THE PROBLEM -> Start at the line that has "The FreeCAD and" and stop at the line that has "MEDAL_ACROSS, MEDAL_DEEP = 0.93, 1.05". Print those lines and all lines between them exactly, and nothing more.

Entries with model source code ->
((

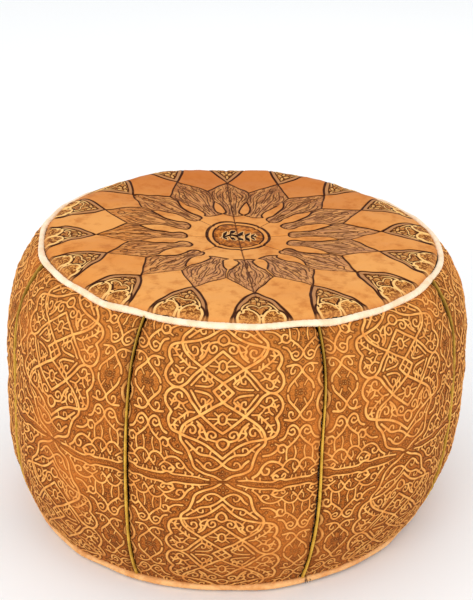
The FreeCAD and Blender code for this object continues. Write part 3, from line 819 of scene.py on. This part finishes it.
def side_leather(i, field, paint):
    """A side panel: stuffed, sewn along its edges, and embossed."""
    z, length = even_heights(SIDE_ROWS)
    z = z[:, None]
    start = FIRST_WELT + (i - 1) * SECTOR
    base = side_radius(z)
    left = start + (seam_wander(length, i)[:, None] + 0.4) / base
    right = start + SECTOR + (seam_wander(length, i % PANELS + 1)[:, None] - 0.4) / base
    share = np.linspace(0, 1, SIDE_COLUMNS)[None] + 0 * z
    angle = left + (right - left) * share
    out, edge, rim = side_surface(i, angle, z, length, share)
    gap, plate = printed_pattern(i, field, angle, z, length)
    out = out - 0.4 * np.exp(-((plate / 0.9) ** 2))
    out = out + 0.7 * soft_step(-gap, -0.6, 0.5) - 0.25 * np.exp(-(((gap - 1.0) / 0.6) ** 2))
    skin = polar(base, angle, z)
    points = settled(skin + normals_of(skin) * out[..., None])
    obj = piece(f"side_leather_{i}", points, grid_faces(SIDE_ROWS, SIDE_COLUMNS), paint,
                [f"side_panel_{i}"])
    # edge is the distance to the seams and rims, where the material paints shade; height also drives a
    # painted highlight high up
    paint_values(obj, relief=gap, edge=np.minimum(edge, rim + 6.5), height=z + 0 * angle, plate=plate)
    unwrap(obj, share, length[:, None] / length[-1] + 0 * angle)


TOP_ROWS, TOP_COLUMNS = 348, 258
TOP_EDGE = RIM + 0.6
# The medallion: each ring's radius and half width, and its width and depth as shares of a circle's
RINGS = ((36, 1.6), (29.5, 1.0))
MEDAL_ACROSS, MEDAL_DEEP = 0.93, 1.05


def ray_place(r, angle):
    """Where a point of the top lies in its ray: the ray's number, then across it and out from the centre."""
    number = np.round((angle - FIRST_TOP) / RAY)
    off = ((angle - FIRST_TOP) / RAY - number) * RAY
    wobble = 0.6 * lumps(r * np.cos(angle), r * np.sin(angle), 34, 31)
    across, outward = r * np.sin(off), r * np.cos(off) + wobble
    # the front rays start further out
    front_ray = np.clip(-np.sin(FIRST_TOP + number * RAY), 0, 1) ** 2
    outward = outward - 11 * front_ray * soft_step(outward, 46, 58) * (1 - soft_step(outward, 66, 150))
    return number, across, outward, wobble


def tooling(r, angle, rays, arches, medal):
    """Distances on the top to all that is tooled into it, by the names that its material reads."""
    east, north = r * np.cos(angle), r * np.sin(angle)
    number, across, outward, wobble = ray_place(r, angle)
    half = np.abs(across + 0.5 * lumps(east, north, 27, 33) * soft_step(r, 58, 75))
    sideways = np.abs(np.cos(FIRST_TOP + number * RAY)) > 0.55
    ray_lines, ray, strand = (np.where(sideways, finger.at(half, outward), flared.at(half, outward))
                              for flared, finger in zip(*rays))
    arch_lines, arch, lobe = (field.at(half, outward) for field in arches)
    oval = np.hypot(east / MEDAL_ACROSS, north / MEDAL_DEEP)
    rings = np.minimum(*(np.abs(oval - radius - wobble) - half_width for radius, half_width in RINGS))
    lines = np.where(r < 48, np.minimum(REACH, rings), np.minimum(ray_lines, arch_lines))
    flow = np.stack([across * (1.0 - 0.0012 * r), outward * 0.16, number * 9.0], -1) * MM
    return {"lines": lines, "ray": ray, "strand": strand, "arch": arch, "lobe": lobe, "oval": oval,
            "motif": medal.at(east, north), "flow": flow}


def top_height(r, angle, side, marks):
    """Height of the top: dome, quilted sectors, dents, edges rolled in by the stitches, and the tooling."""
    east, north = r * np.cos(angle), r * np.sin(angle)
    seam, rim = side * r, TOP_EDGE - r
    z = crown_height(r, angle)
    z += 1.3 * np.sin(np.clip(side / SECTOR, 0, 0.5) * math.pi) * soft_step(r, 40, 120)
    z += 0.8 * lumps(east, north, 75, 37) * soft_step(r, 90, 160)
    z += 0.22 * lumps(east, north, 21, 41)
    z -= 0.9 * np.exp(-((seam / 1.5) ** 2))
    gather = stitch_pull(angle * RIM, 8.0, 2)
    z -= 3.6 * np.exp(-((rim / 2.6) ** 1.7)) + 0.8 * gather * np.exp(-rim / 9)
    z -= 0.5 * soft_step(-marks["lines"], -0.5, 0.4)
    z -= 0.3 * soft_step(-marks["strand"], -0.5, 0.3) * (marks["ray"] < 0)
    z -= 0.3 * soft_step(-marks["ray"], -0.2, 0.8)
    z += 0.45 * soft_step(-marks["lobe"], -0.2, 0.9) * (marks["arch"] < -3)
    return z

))
((

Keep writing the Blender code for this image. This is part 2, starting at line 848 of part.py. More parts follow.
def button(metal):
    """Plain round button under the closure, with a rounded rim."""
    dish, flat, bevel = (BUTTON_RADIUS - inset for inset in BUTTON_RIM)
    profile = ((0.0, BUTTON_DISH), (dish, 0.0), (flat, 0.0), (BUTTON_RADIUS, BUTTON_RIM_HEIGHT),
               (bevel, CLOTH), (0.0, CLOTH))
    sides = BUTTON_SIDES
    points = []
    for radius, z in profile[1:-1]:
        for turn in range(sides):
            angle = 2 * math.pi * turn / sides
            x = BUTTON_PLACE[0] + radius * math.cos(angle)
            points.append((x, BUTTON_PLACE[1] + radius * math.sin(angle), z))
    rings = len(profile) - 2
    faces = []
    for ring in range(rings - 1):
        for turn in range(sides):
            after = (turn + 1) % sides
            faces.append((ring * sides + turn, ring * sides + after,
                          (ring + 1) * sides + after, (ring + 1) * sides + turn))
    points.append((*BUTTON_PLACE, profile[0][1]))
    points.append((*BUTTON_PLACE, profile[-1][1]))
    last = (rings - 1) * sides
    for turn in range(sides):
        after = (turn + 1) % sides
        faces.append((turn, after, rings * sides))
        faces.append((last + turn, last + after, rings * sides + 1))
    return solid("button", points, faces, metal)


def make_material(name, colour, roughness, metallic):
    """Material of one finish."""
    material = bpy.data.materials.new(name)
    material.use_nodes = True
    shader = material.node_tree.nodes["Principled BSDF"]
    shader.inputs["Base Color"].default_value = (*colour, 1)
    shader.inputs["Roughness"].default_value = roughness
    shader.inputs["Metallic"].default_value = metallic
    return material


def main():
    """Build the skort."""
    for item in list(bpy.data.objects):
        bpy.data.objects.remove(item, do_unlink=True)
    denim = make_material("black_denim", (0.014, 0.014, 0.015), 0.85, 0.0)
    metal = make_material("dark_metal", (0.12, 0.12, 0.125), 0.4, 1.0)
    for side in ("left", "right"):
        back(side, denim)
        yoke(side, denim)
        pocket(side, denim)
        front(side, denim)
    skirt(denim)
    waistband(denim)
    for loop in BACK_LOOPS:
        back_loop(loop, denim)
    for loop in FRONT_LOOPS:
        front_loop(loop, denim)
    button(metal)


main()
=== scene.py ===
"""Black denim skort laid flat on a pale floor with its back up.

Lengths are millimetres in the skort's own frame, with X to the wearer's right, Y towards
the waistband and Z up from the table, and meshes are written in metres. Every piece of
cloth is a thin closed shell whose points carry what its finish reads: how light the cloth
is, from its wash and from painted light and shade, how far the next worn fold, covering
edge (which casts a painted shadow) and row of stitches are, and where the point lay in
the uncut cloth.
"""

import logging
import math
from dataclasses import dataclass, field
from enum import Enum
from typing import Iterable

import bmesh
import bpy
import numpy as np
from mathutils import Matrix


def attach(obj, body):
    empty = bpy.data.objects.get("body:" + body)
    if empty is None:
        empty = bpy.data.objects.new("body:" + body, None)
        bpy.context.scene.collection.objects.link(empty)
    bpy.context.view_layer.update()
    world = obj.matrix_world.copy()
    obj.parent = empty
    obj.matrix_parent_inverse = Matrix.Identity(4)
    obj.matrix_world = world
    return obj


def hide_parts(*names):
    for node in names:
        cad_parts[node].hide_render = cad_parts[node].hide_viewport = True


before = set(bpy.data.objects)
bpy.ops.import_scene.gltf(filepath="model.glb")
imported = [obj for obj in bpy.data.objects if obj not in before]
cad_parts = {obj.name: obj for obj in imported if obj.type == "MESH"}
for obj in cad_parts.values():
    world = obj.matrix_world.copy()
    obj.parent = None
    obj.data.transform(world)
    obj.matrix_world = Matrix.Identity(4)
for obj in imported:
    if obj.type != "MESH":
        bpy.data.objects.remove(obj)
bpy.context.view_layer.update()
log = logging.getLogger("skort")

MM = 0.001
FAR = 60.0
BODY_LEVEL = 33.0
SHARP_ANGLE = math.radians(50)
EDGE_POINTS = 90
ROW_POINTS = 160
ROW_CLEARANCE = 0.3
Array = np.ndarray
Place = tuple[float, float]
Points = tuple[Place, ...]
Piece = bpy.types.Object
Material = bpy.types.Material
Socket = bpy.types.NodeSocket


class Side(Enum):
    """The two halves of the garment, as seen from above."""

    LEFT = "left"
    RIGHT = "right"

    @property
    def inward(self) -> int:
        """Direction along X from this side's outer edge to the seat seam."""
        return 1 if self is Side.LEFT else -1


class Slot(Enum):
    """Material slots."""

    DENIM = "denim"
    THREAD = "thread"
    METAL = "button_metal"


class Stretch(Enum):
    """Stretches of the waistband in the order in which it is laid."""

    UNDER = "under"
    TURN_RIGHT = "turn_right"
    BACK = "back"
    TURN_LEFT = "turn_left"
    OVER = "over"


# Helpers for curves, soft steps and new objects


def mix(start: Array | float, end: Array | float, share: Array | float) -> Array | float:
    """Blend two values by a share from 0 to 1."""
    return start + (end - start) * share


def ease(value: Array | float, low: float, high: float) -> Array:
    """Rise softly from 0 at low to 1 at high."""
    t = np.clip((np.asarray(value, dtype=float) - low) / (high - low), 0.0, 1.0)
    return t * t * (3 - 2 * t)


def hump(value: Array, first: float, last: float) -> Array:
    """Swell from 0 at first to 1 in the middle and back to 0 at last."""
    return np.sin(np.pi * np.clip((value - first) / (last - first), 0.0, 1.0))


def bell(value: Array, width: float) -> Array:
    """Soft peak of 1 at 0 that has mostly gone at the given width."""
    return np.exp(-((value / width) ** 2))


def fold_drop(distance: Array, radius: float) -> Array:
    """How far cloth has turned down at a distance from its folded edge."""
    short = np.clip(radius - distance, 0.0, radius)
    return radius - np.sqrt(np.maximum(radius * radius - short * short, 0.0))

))
((

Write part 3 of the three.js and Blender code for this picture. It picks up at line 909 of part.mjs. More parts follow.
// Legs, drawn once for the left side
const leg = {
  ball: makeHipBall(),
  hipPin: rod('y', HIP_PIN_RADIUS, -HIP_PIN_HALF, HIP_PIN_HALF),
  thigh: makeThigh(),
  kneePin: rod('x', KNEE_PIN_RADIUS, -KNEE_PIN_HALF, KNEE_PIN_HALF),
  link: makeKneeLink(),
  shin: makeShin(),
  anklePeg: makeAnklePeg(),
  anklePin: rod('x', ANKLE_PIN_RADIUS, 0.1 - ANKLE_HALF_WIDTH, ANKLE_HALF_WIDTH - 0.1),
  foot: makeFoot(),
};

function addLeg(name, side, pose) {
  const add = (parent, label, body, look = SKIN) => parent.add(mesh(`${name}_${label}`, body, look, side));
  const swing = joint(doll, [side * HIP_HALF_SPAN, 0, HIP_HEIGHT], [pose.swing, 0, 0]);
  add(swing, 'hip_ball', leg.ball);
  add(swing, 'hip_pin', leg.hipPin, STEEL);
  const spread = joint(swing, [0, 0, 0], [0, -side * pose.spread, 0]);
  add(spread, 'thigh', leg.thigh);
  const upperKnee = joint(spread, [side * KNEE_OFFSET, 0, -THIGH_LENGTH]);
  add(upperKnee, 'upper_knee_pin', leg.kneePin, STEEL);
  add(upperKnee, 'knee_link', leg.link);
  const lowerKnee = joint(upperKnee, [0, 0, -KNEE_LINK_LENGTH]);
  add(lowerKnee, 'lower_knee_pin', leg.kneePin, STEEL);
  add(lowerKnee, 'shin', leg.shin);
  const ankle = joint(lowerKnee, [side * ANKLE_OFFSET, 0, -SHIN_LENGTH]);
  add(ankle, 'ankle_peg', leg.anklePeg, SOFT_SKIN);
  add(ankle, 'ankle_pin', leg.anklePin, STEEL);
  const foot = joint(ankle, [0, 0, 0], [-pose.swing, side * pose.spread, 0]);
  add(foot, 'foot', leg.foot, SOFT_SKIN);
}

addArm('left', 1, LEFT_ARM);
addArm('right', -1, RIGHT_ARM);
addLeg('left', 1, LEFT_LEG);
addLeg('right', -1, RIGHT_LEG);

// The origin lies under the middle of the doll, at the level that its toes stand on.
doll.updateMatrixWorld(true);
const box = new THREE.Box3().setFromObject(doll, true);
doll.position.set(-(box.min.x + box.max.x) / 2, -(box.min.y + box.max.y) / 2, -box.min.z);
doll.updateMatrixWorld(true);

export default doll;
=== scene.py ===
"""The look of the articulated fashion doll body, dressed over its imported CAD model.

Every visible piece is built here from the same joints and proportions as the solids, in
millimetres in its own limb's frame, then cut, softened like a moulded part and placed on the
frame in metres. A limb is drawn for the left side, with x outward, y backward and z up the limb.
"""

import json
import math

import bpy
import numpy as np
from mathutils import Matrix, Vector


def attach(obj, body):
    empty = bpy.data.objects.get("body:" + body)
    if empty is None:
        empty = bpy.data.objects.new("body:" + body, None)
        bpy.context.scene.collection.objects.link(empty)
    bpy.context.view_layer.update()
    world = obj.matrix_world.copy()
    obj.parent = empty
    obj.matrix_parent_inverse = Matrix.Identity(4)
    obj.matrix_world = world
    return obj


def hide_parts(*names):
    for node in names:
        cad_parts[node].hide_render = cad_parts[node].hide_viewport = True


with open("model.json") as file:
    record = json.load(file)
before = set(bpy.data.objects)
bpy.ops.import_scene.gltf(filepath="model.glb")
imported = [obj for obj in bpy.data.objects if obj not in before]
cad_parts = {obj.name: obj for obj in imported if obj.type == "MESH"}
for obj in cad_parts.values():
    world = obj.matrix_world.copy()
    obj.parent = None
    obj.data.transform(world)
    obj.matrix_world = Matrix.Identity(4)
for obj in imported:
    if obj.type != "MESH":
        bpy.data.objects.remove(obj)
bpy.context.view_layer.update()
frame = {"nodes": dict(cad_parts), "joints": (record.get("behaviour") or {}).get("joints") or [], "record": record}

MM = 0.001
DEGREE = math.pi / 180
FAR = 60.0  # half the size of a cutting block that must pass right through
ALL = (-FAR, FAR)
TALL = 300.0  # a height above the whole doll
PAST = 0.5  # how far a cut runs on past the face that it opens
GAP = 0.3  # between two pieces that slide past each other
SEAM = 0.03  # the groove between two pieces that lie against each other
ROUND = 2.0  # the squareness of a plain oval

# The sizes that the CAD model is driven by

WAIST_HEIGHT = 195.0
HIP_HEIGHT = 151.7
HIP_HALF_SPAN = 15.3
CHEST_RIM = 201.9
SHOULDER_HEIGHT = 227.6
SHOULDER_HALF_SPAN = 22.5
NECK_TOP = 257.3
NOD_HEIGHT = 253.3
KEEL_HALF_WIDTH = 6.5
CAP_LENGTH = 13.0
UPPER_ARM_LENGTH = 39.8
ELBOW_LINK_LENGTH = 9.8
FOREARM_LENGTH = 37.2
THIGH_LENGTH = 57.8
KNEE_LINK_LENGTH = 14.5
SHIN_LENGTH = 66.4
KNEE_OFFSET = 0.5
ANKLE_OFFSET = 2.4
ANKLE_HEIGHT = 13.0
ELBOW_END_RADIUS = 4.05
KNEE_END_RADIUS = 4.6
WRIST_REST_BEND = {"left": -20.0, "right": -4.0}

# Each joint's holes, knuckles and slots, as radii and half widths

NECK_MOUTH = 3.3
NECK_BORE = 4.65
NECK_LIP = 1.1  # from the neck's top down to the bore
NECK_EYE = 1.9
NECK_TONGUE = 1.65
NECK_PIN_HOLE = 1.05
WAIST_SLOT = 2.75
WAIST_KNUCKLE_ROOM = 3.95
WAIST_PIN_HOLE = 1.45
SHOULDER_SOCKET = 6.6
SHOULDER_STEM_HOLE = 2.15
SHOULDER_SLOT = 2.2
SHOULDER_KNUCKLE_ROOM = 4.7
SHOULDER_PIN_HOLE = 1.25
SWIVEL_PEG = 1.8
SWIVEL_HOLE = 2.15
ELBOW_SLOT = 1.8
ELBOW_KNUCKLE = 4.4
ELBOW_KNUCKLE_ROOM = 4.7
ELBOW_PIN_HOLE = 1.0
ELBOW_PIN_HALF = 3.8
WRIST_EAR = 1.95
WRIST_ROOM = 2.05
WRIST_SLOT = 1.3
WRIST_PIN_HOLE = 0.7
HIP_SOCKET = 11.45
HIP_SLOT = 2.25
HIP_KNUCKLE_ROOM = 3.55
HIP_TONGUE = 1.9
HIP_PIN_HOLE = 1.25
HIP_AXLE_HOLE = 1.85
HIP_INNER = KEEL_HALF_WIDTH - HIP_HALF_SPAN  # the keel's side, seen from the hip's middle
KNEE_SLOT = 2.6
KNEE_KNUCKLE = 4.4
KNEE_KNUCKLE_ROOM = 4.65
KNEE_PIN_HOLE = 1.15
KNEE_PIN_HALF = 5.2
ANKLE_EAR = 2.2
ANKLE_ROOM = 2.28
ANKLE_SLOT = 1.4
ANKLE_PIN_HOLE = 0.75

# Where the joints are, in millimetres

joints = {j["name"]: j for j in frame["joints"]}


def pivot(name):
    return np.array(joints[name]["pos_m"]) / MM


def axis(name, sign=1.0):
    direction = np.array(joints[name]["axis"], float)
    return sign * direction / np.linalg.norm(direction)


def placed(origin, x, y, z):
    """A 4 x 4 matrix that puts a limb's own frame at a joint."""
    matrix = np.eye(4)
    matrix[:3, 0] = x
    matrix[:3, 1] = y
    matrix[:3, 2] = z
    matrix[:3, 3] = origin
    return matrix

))

TASK ANSWER ->
The FreeCAD and Blender code for this object continues. Write part 3, from line 819 of scene.py on. This part finishes it.
def side_leather(i, field, paint):
    """A side panel: stuffed, sewn along its edges, and embossed."""
    z, length = even_heights(SIDE_ROWS)
    z = z[:, None]
    start = FIRST_WELT + (i - 1) * SECTOR
    base = side_radius(z)
    left = start + (seam_wander(length, i)[:, None] + 0.4) / base
    right = start + SECTOR + (seam_wander(length, i % PANELS + 1)[:, None] - 0.4) / base
    share = np.linspace(0, 1, SIDE_COLUMNS)[None] + 0 * z
    angle = left + (right - left) * share
    out, edge, rim = side_surface(i, angle, z, length, share)
    gap, plate = printed_pattern(i, field, angle, z, length)
    out = out - 0.4 * np.exp(-((plate / 0.9) ** 2))
    out = out + 0.7 * soft_step(-gap, -0.6, 0.5) - 0.25 * np.exp(-(((gap - 1.0) / 0.6) ** 2))
    skin = polar(base, angle, z)
    points = settled(skin + normals_of(skin) * out[..., None])
    obj = piece(f"side_leather_{i}", points, grid_faces(SIDE_ROWS, SIDE_COLUMNS), paint,
                [f"side_panel_{i}"])
    # edge is the distance to the seams and rims, where the material paints shade; height also drives a
    # painted highlight high up
    paint_values(obj, relief=gap, edge=np.minimum(edge, rim + 6.5), height=z + 0 * angle, plate=plate)
    unwrap(obj, share, length[:, None] / length[-1] + 0 * angle)


TOP_ROWS, TOP_COLUMNS = 348, 258
TOP_EDGE = RIM + 0.6
# The medallion: each ring's radius and half width, and its width and depth as shares of a circle's
RINGS = ((36, 1.6), (29.5, 1.0))
MEDAL_ACROSS, MEDAL_DEEP = 0.93, 1.05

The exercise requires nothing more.